What makes it special: The Plymouth Road Runner Superbird was a short-lived, highly modified version of  Plymouth's Road Runner. It was the factory's follow up stock car racing design for the 1970 season to the 1969 Dodge Charger Daytona's, incorporating both minor and major engineering changes and modifications from the Daytona's season in competition on the track. NASCAR's homologation requirement demanded that vehicles to be raced must be available to the general public and sold through dealerships in specific minimum numbers. For 1970, NASCAR raised the production requirement from 500 examples to one for every two manufacturer's dealers in the United States, so in regards to Plymouth, that meant having to build 1,920 Superbirds.

What made it famous: The Superbird was famous for its protruding, aerodynamic nosecone and a high-mounted rear wing, unlike any other Muscle Car of any kind. The street version's retractable headlights were made of fiberglass, adding 19 inches to the Road Runner's original length. The rear wing was mounted on tall vertical struts that put it into less disturbed air to increase the efficiency of the downdraft that it placed upon the car's rear axle. "Superbird" decals were placed on the outside edges of the spoiler vertical struts featuring a picture of the Roadrunner cartoon character holding a racing helmet.

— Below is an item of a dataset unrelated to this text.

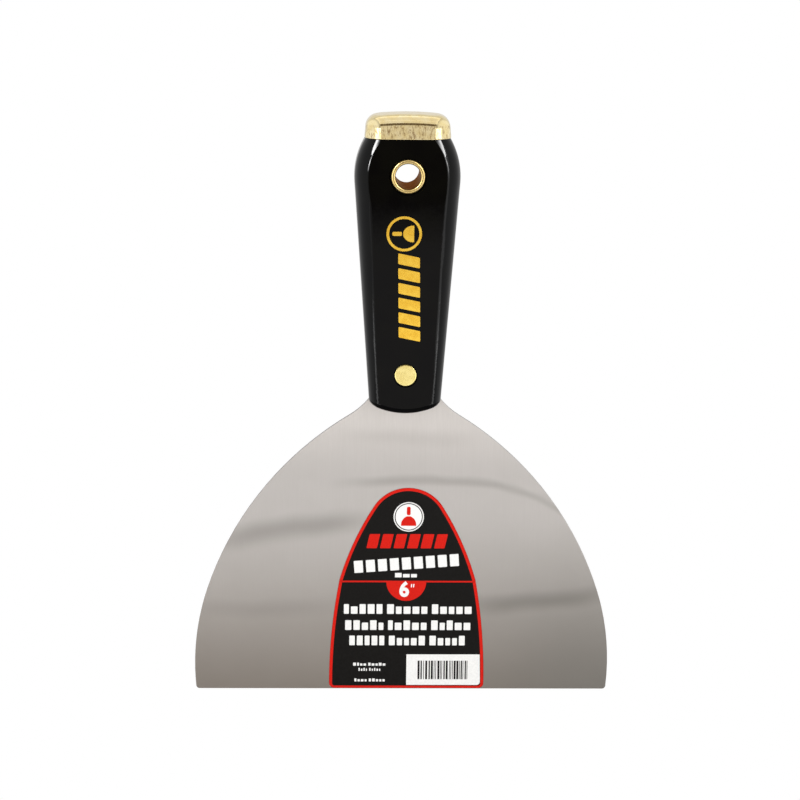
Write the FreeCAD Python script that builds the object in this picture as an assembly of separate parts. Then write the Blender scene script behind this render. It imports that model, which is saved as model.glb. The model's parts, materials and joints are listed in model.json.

Why I would want one: It may quite possible be one of the most famous Mopars, if not one of the most famous automobiles of all time. Up to this point, there has never been anything produced that could compare to the engineering or styling of the Superbird.

Fun fact: On the street, the nose cone and wing were very distinctive, but the aerodynamic improvements hardly made a difference there or on any drag strip. The 1970 Road Runner was actually quicker in the quarter mile and standard acceleration tests due to the increased weight of the Superbird's nose and wing. Only at speeds in excess of 60 mph did the aerodynamic modifications show any benefit.